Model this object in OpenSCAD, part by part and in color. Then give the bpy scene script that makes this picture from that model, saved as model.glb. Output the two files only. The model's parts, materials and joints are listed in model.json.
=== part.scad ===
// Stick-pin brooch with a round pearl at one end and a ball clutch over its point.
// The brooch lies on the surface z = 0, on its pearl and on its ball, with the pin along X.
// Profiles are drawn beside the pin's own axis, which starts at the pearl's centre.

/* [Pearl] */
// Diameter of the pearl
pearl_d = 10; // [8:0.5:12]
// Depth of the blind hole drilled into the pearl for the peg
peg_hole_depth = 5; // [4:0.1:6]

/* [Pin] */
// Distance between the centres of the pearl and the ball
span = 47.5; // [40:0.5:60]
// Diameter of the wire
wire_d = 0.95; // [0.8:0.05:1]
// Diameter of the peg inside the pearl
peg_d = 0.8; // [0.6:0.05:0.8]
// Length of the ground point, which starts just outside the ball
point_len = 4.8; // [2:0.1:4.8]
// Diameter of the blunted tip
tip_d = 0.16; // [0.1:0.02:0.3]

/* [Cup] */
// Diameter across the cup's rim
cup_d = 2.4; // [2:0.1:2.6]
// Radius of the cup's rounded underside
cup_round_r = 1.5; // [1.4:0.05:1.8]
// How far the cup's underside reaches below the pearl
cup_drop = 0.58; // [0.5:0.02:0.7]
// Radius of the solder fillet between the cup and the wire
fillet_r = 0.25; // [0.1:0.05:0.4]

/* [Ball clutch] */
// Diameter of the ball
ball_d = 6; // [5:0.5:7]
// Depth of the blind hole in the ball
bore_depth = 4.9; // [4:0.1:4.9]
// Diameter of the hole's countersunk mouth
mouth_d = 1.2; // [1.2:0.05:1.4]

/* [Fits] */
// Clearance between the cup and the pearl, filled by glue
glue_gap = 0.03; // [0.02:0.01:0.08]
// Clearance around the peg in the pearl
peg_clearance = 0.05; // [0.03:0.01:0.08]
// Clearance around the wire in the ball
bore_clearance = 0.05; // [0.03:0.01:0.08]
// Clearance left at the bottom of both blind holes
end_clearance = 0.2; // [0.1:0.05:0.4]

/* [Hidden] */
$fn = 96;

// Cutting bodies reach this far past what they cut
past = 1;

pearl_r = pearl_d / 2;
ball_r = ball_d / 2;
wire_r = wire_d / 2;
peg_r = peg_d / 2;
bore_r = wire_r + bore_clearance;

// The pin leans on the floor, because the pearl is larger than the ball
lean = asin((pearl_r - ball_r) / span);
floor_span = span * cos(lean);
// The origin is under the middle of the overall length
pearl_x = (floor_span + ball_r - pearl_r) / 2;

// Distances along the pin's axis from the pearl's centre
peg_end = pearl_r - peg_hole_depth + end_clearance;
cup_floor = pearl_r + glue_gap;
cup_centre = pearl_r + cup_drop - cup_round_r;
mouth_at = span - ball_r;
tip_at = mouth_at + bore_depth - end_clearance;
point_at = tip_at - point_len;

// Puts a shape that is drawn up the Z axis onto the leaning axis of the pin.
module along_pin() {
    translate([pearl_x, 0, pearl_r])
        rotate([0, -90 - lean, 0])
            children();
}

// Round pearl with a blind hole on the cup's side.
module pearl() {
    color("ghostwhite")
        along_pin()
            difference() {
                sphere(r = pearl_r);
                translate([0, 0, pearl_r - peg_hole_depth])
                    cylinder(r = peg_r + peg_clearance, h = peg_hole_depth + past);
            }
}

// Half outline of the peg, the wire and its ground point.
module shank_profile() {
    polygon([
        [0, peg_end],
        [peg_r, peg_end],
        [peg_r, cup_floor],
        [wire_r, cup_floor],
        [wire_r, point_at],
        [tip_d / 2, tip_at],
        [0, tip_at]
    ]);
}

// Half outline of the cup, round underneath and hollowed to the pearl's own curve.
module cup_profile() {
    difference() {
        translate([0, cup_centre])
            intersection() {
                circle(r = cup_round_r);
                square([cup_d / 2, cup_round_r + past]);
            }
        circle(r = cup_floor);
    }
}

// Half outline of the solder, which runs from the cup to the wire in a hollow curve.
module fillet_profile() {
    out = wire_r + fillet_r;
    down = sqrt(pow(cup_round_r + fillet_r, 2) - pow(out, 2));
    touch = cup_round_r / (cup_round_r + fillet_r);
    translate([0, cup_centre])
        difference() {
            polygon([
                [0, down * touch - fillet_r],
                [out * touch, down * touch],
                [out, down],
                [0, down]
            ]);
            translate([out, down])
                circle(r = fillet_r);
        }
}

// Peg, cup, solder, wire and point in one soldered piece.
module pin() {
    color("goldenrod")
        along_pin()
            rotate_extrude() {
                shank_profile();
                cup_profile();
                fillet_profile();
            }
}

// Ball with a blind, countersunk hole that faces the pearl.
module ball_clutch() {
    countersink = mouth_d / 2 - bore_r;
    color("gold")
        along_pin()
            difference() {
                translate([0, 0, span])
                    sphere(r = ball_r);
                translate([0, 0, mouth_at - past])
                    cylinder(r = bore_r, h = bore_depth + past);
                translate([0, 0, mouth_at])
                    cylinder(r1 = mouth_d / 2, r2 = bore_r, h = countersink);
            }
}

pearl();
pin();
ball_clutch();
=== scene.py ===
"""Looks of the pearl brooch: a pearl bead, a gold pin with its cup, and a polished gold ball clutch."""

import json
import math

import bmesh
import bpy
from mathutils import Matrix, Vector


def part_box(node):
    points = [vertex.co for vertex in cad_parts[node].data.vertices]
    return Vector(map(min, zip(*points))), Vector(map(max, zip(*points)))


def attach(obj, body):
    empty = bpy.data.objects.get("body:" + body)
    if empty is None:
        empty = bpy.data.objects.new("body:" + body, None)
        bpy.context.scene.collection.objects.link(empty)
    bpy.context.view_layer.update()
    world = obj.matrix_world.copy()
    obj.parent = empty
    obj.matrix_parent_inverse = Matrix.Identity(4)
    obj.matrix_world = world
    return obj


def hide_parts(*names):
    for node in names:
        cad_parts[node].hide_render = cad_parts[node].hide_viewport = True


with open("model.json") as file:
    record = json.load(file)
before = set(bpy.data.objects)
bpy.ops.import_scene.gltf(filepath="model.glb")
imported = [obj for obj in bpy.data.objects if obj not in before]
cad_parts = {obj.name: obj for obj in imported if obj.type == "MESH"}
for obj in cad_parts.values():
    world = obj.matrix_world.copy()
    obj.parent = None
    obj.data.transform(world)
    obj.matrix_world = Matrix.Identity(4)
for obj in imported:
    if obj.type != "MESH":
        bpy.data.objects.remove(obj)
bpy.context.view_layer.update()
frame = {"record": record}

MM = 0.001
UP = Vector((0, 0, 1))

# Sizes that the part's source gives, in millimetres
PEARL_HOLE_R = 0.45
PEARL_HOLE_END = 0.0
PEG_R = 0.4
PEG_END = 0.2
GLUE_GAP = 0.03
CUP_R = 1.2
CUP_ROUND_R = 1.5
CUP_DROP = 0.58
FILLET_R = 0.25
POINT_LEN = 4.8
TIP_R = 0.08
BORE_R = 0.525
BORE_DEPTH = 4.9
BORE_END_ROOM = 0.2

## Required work
Give again, word for word, the lines of the listing, starting at its first line and ending with the line containing "tip_d = 0.16; // [0.1:0.02:0.3]".

## Answer
Model this object in OpenSCAD, part by part and in color. Then give the bpy scene script that makes this picture from that model, saved as model.glb. Output the two files only. The model's parts, materials and joints are listed in model.json.
=== part.scad ===
// Stick-pin brooch with a round pearl at one end and a ball clutch over its point.
// The brooch lies on the surface z = 0, on its pearl and on its ball, with the pin along X.
// Profiles are drawn beside the pin's own axis, which starts at the pearl's centre.

/* [Pearl] */
// Diameter of the pearl
pearl_d = 10; // [8:0.5:12]
// Depth of the blind hole drilled into the pearl for the peg
peg_hole_depth = 5; // [4:0.1:6]

/* [Pin] */
// Distance between the centres of the pearl and the ball
span = 47.5; // [40:0.5:60]
// Diameter of the wire
wire_d = 0.95; // [0.8:0.05:1]
// Diameter of the peg inside the pearl
peg_d = 0.8; // [0.6:0.05:0.8]
// Length of the ground point, which starts just outside the ball
point_len = 4.8; // [2:0.1:4.8]
// Diameter of the blunted tip
tip_d = 0.16; // [0.1:0.02:0.3]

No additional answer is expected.